Sometimes, not often, you come across a fascinating book.
99 Lives, Kilkenny Connections, explores the lives of 99 Kilkenny people, many of whom you will not have heard of but who led hugely interesting lives.
There's Billy Walsh from Walkin Street who, after a tough beginning in a pub on Walkin Street and surviving world war II, became one of the leading polo pony trainers in England and in 1985 before he died was presented with a bronze statuette of a polo player and pony by Queen Elizabeth II.
He died in 1992 and in 2007, he was posthumously awarded a lifetime achievement award in the Audi Polo awards.
James Dr McConnell ended up a teacher in Eton and wrote novels, which were very well received in the 1930s and sold well.
Under the name Douglas Rutherford, he became a household name in England.
His life which started on Parliament Street included serving with the British Army in World War II and with counter intelligence.
This fascinating new book has also proven that the author of the Sherlock Holmes books is of Kilkenny extraction.
Arthur Conan Doyle's grandmother was from Kilkenny city.
Her name was Mrs Mary Foley (1837-1920).
And Conan Doyle's mother, also named Mary lived on James's Street, Kilkenny as a very young child before her mother, a widow, was forced to flee to Scotland in 1847.
This was after she had been disinherited by her protestant family who had been 'repulsed' after she had married a catholic who died suddenly of a heart attack leaving Mary to fend for herself and her young family.

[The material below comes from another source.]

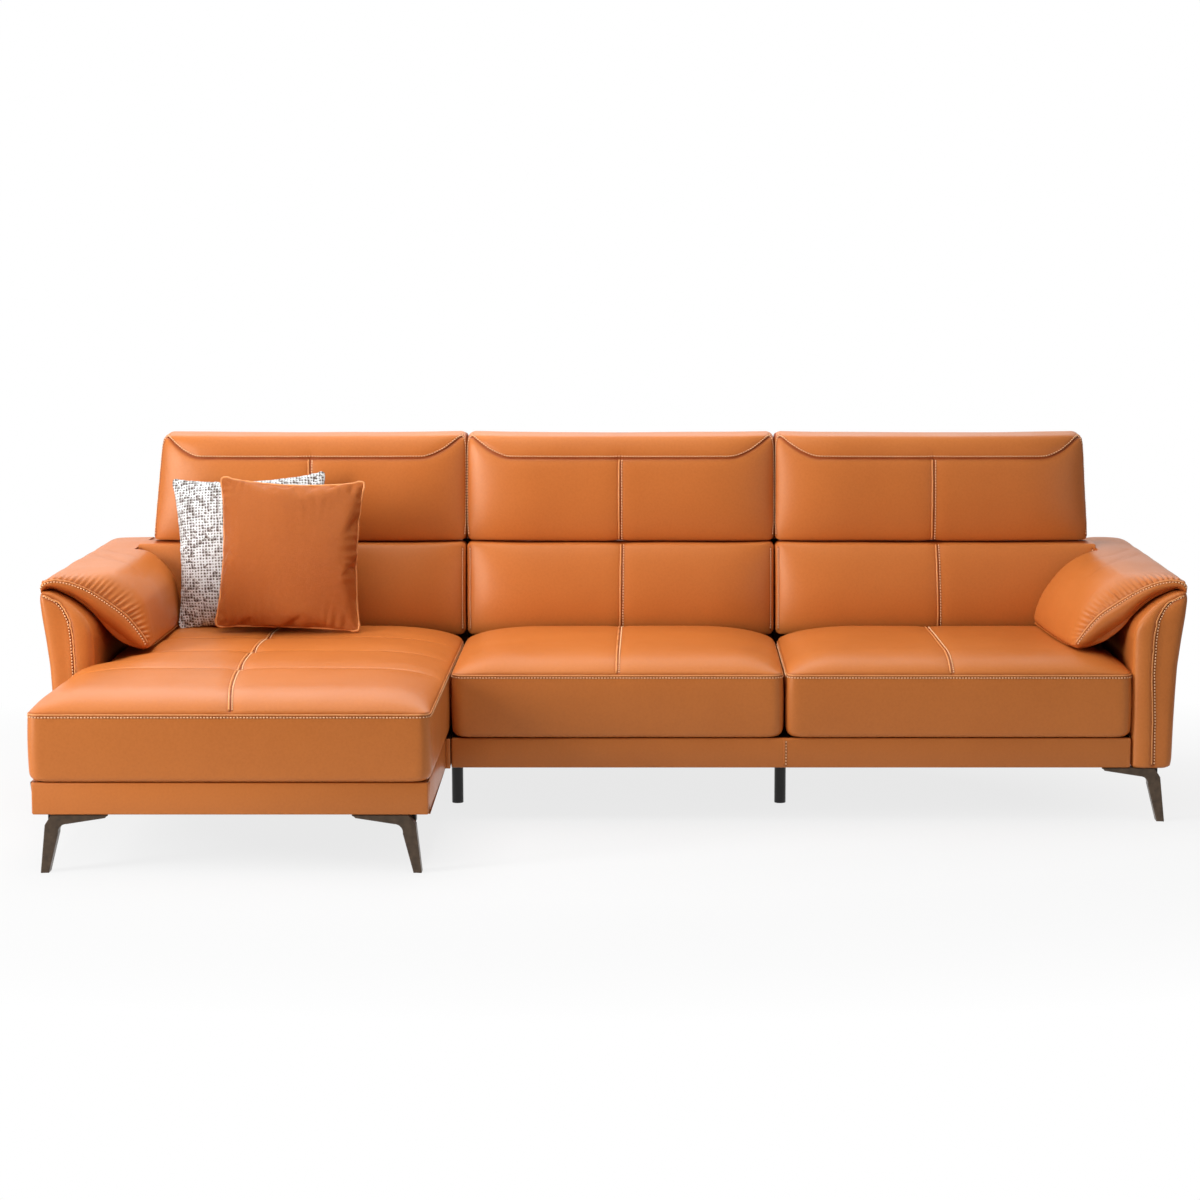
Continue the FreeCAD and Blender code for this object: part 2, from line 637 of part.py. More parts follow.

She set up a school for governesses in Edinburgh and also took lodgers. One of those was Charles Doyle, who later married Mary's eldest daughter, also named Mary; the mother of Arthur Conan Doyle.
There are many fantastic nuggets of information in this book.
It is something that you could leave down and pick up again.
I will leave you with one of my favourite personalities from the book.
Martin O'Loughlin from Castlewarren left Kilkenny penniless and through good luck and an uncanny knack of locating gold mines , made a fortune in Australia where in 1885, he owned the horse that won the Melbourne Cup.